Pourquoi ça casse !

En 2000, un mariage sur trois se soldait par un divorce au Sénégal, selon une étude de l’Institut de recherche pour le développement (Ird). Les chiffres ont galopé entre-temps, même si les statistiques ne déterminent pas le nombre exact de divorces enregistrés. Dans la même étude, l’Ird fournissait quelques explications, en soulignant que dans 80% des cas, c'est la femme qui avait demandé le divorce.
‘’Dans bien des cas, elles assurent à elles seules les revenus du couple, tout en restant sous l'autorité de leur mari. De ce fait, nombreuses sont celles qui souhaitent se libérer de la tutelle de leur conjoint. Ainsi, plus de la moitié des femmes interrogées à Dakar comme à Saint-Louis ont rompu le lien conjugal pour défaut d'entretien de leur époux. Les deux autres causes majeures de divorce sont le manque d'amour et les problèmes avec la belle-famille.’’
Il ne suffit plus d’attendre plus d’une quinzaine d’années de vie commune, pour buter sur les écueils de la vie de couple. Désormais, après deux ou trois mois de mariage, des jeunes mariés découvrent la lune de fiel. Les masques tombent. Quels que soient l’âge et le statut social des deux partenaires, les regrets sont au tournant aussi bien chez les hommes que chez les femmes.
L'avis de Oustaz Alioune Sall
Interpellé sur la question, l’islamologue et célèbre animateur d’une émission religieuse sur la radio Sud Fm, Oustaz Alioune Sall ne manque d’inciter les hommes à un examen de conscience. ‘’Ils ignorent ce qu’est la vie de couple, de même que le sens des responsabilités d’un mari. Ils assimilent le mariage à une simple partie de plaisir. Ils ont en tête l’idée qu’une épouse ne doit leur procurer que du bonheur à l’état pur. Si jamais ils ne trouvent pas leur compte dans leur mariage, ils les délaissent pour une autre. Cet esprit est contraire à la religion, de même qu’à la morale’’, fait-il remarquer dans un bref entretien au téléphone.
Hommes divorcés
Malick Kane est un jeune cadre très à cheval sur la tradition et la religion. Il raconte son divorce : ''J’ai dû me séparer de mon épouse, après 13 ans de vie commune intenable.

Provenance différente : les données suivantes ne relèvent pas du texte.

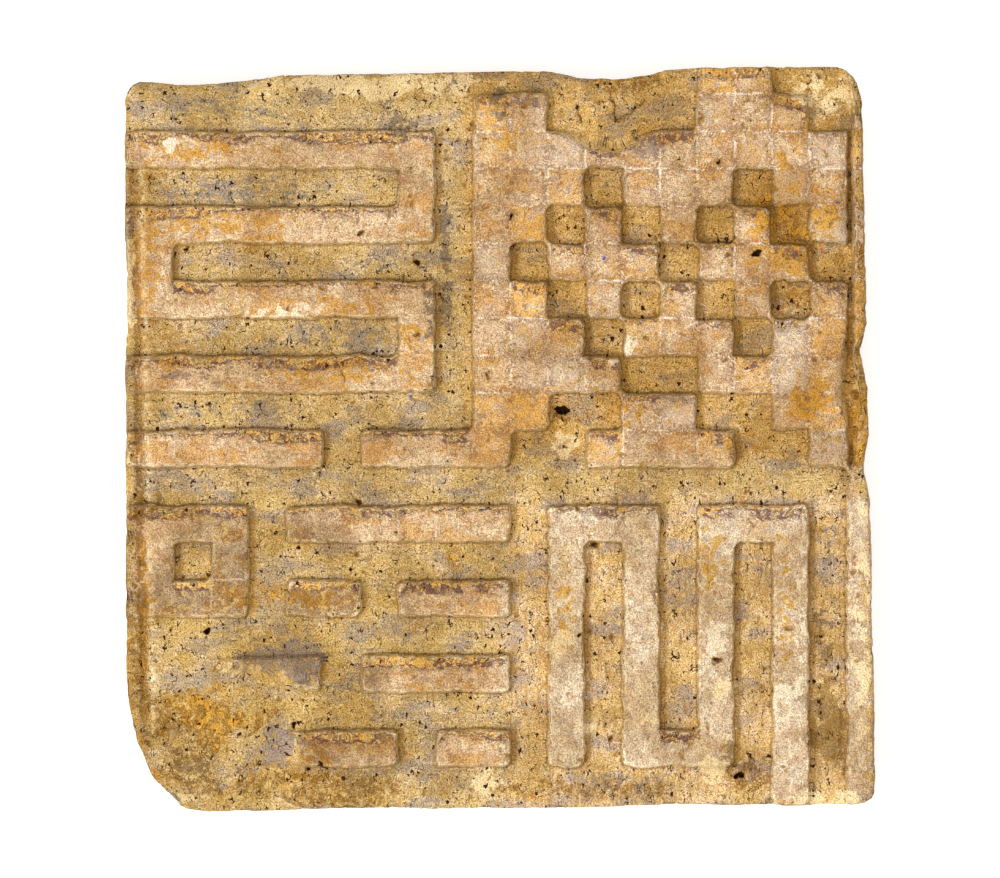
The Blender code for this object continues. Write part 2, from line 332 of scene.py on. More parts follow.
# ========================================
# The slip. A thin pinkish wash lay on the faces of the strokes only. It has scaled off in
# flakes, first along the upper arrises and the slab's edges, and its edges stand proud.
# ========================================
SLIP_THICKNESS = 0.20 * MM
slip = 0.42 + 0.50 * over_face(15 * MM, 2, 12.1) + 0.15 * upright_cuts
slip += 0.42 * over_face(4.6 * MM, 3, 14.9)
slip -= 1.15 * ramp(near_upper_arris, 0.10, 0.62) * (1.0 - 0.55 * checked)
slip -= 0.45 * ramp(near_arris, 0.35, 1.0) * (1.0 - 0.5 * checked)
slip -= 0.9 * (1.0 - ramp(from_rim, 1.0 * MM, 5.0 * MM))
slip -= 0.55 * ramp(height_lost, 0.3 * MM, 1.0 * MM)
slip = np.clip(slip, -1.0, 1.0)
slip_cover = ramp(slip, -0.05, 0.05) * ramp(standing, 0.55, 0.85)
height += SLIP_THICKNESS * slip_cover

# ========================================
# Pores and straw voids. Grit fell out and chopped straw burnt away in the kiln, leaving
# round pits and narrow slots; a few large holes are torn ones.
# ========================================
HALF_WIDTH = (cad_high.x - cad_low.x) / 2
WINDOW_MARGIN = 9                      # grid steps by which a ring may stray from its square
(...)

Elle était invivable. Elle ne cherchait aucunement à me faire plaisir. Elle n’en faisait qu’à sa tête. Pendant deux ans, on a partagé le même toit, sans s’adresser la parole. J’ai voulu la maintenir à la maison dans l’intérêt des enfants, mais je n’en pouvais plus….’’. Serigne Saliou Faye, la quarantaine, a connu deux mariages ratés. Il lui a fallu juste 6 mois de vie de couple pour se rendre compte de l'évidence : ‘’Mon mariage, dit-il, est une catastrophe. J’ai fait preuve de compréhension, en vain’’.

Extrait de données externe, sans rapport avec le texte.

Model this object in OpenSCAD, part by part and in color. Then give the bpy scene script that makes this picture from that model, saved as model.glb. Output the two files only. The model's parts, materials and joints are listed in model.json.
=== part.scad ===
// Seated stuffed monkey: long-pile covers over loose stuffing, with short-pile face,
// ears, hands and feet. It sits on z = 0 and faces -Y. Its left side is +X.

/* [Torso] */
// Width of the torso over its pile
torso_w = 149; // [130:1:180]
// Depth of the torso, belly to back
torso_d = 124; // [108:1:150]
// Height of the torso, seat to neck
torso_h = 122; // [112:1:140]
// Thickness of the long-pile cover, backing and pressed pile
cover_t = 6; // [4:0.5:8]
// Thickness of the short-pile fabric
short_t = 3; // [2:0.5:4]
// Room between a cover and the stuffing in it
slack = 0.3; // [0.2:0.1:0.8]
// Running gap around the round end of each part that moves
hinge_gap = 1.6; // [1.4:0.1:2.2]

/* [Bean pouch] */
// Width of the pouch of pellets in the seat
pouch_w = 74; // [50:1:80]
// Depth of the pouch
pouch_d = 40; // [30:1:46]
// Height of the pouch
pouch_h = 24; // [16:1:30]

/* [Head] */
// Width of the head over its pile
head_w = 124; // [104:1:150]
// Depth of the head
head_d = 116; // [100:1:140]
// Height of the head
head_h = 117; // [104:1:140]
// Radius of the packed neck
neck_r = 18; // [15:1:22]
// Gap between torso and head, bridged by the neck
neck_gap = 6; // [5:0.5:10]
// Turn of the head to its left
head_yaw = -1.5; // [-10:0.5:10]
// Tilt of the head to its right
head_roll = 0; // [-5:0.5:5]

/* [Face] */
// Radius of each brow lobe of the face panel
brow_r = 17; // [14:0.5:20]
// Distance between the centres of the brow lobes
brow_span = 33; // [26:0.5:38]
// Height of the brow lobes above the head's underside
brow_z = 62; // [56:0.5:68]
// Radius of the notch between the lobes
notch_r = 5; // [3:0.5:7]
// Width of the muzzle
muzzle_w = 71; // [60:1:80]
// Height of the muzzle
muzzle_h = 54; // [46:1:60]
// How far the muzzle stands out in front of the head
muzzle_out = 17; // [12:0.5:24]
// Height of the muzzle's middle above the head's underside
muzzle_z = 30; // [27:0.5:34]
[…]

‘’Depuis notre mariage, ajoute-t-il, c’est la guerre. Entre jalousie, indiscipline, arrogance, irrespect, orgueil, suffisance, elle m’en a fait voir de toutes les couleurs. Mes proches me conseillaient la patience, mais j’étais déjà mort. Il y a des choses que je ne peux dire par pudeur. J’ai fait preuve de patience, d’endurance, pendant tout ce temps, mais il est difficile de savourer le bonheur de la vie de couple avec certaines femmes''. Selon lui, un problème de communication et le manque d'éducation à la vie conjugale sont fatals au mariage.

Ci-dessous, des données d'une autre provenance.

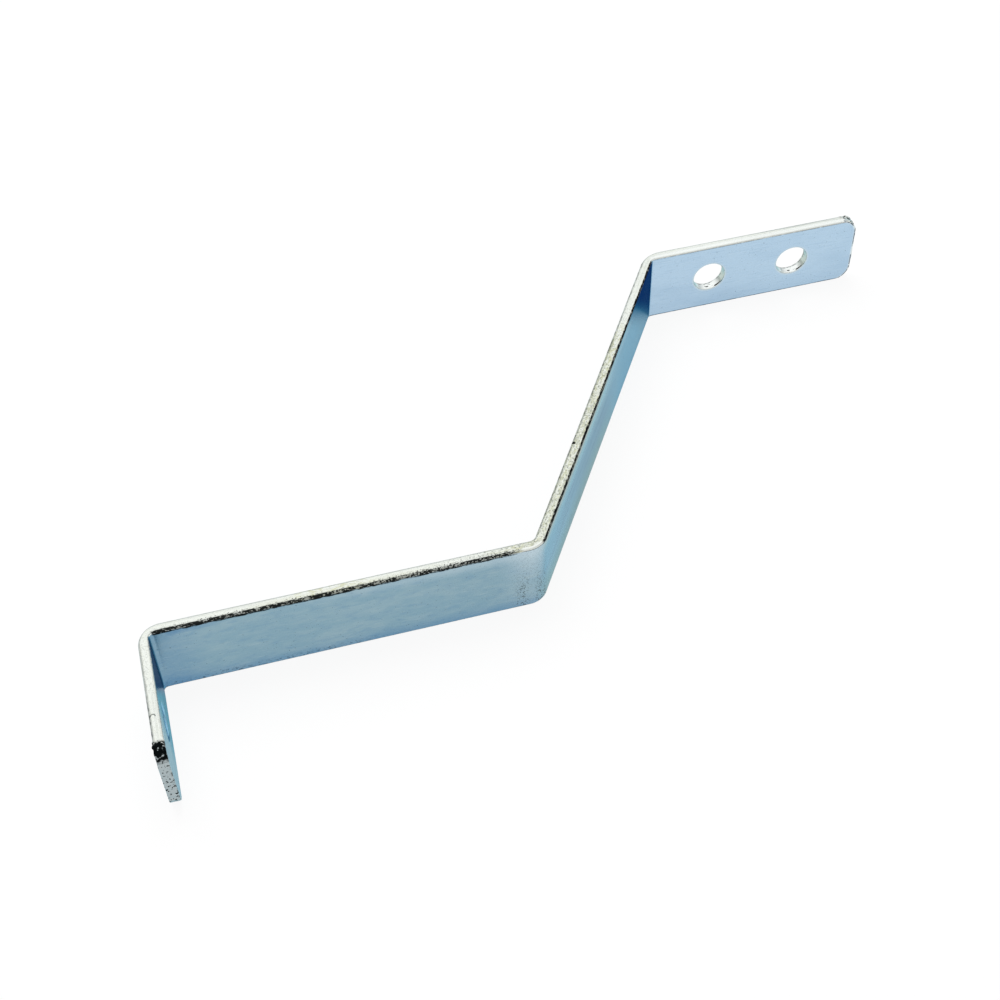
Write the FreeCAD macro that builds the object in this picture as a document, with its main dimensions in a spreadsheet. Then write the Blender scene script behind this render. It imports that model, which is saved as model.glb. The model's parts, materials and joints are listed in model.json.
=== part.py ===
import FreeCAD, Part
import math
import os

import Sketcher
from FreeCAD import Vector


# A cranked mounting bracket, folded from one length of flat steel bar. Seen from above as it
# stands on its narrow edge, it has four flats: a short square tab, a long leg, a sloping riser
# and an end plate that is parallel to the leg. Row frame, in millimetres: the origin is the
# middle of the plate's two holes on its back face, +X runs towards the plate's free end, +Y out
# of its back face and +Z across the bar's width.

# The bar as it comes from the mill: its section, and the radius of its four rolled edges.
BAR_SIZES = {
    "bar_width": 25.0,
    "bar_thickness": 3.0,
    "rolled_edge_radius": 0.8,
}

# Lengths of the four flats on the front face, between the sharp corners that the bends round
# off, and the angle by which the riser leaves the leg and the plate turns back.
FLAT_SIZES = {
    "tab_length": 38.5,
    "leg_length": 107.0,
    "riser_length": 123.0,
    "plate_length": 70.0,
    "crank_angle": 57.5,
}

# The press leaves a tight inside and draws the outer side thin, so each outside radius is larger
# than the inside radius and the thickness together. The square bend joins the tab to the leg, the
# crank bend the leg to the riser, and the return bend the riser to the plate.
BEND_SIZES = {
    "square_inside_radius": 1.2,
    "square_outside_radius": 6.4,
    "crank_inside_radius": 2.5,
    "crank_outside_radius": 6.6,
    "return_inside_radius": 1.5,
    "return_outside_radius": 9.5,
}

# The cropped ends, the punched holes, and the soft rim that the punch leaves on the front face.
CUT_SIZES = {
    "corner_radius": 5.5,
    "hole_diameter": 10.5,
    "rim_radius": 0.3,
    "plate_hole_setback": 20.0,
    "plate_hole_pitch": 28.5,
    "tab_hole_setback": 20.0,
}

SIZES = {**BAR_SIZES, **FLAT_SIZES, **BEND_SIZES, **CUT_SIZES}
SHEET_NAME = "sizes"
TOLERANCE = 0.001

# The four flats from the tab to the plate, and the radius at each of the three bends between
# them, on the front face and on the back face.
FLATS = ["tab", "leg", "riser", "plate"]
FRONT_BENDS = ["square_inside_radius", "crank_outside_radius", "return_inside_radius"]
BACK_BENDS = ["square_outside_radius", "crank_inside_radius", "return_outside_radius"]

# What a sketch constraint takes hold of: an end or the centre of a piece, the sketch's first
# axis, or its origin.
START, END, CENTRE = 1, 2, 3
LENGTHWISE_AXIS = -1
ORIGIN = (LENGTHWISE_AXIS, START)


def add_sheet(doc):
    """Keep every driving size in a sheet, one row each, under its own alias."""
    sheet = doc.addObject("Spreadsheet::Sheet", SHEET_NAME)
    for row, (name, value) in enumerate(SIZES.items(), start=1):
        sheet.set(f"A{row}", name)
        sheet.set(f"B{row}", str(value))
        sheet.setAlias(f"B{row}", name)
    doc.recompute()
    return sheet


def sized(expression):
    """An expression in which each size is read from the sheet."""
    words = expression.split()
    return " ".join(f"{SHEET_NAME}.{word}" if word in SIZES else word for word in words)


def heading(angle, length=1.0):
    """A vector in the plane of the fold, at an angle in degrees from +X."""
    turn = math.radians(angle)
    return Vector(length * math.cos(turn), length * math.sin(turn), 0)


class Fold:
    """The bar seen edge-on: the corners of its front and back faces, from tab to plate.

    The front face is on the right of the way from the tab's end to the plate's end.
    """

    def __init__(self, sheet):
        self.headings = [90, 0, sheet.crank_angle, 0]
        self.thickness = sheet.bar_thickness
        self.front_radii = [getattr(sheet, bend) for bend in FRONT_BENDS]
        self.back_radii = [getattr(sheet, bend) for bend in BACK_BENDS]
        fold_to_origin = sheet.plate_hole_setback + sheet.plate_hole_pitch / 2
        plate_corner = Vector(-fold_to_origin, -self.thickness, 0)
        leg_corner = plate_corner - heading(sheet.crank_angle, sheet.riser_length)
        tab_corner = leg_corner - heading(0, sheet.leg_length)
        tab_end = tab_corner - heading(90, sheet.tab_length)
        plate_end = plate_corner + heading(0, sheet.plate_length)
        self.front = [tab_end, tab_corner, leg_corner, plate_corner, plate_end]
        self.back = self.shifted_left(self.thickness)

    def turn(self, corner):
        """How far the bar turns left at one of its three inner corners, in degrees."""
        return self.headings[corner] - self.headings[corner - 1]

    def shifted_left(self, distance):
        """The front corners moved to the left, so that each flat stays parallel."""
        across = [heading(angle + 90, distance) for angle in self.headings]
        moved = [self.front[0] + across[0]]
        for corner in (1, 2, 3):
            slip = distance * math.tan(math.radians(self.turn(corner)) / 2)
            along = heading(self.headings[corner - 1], slip)
            moved.append(self.front[corner] + across[corner - 1] - along)
        moved.append(self.front[4] + across[3])
        return moved

    def outline(self, corners, radii):
        """Lines and tangent arcs along the corners, and the points where they meet."""
        pieces = []
        joints = []
        start = corners[0]
        for corner, radius in enumerate(radii, start=1):
            turn = self.turn(corner)
            reach = radius * math.tan(math.radians(abs(turn)) / 2)
            before = corners[corner] - heading(self.headings[corner - 1], reach)
            after = corners[corner] + heading(self.headings[corner], reach)
            outward = self.headings[corner - 1] - math.copysign(90, turn)
            centre = before - heading(outward, radius)
            middle = centre + heading(outward + turn / 2, radius)
            pieces += [Part.LineSegment(start, before), Part.Arc(before, middle, after)]
            joints += [before, after]
            start = after
        pieces.append(Part.LineSegment(start, corners[-1]))
        return pieces, joints


def add_sketch(body, name, role):
    """A sketch on the body's own origin plane that has this role."""
    plane = next(item for item in body.Origin.OriginFeatures if item.Role == role)
    sketch = body.newObject("Sketcher::SketchObject", name)
    sketch.AttachmentSupport = [(plane, "")]
    sketch.MapMode = "FlatFace"
    return sketch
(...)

Mais comme d’autres hommes, il déplore que ‘’le mougne’’ ne soit plus de mise. Si un couple dure, c’est parce que la femme tolère, quoi qu’il advienne. Même si l’homme est infidèle, c’est à la femme de le remettre sur le droit chemin. Vous êtes les piliers de la société, si un mariage réussit, c’est parce que la femme tolère beaucoup’’, dit-il.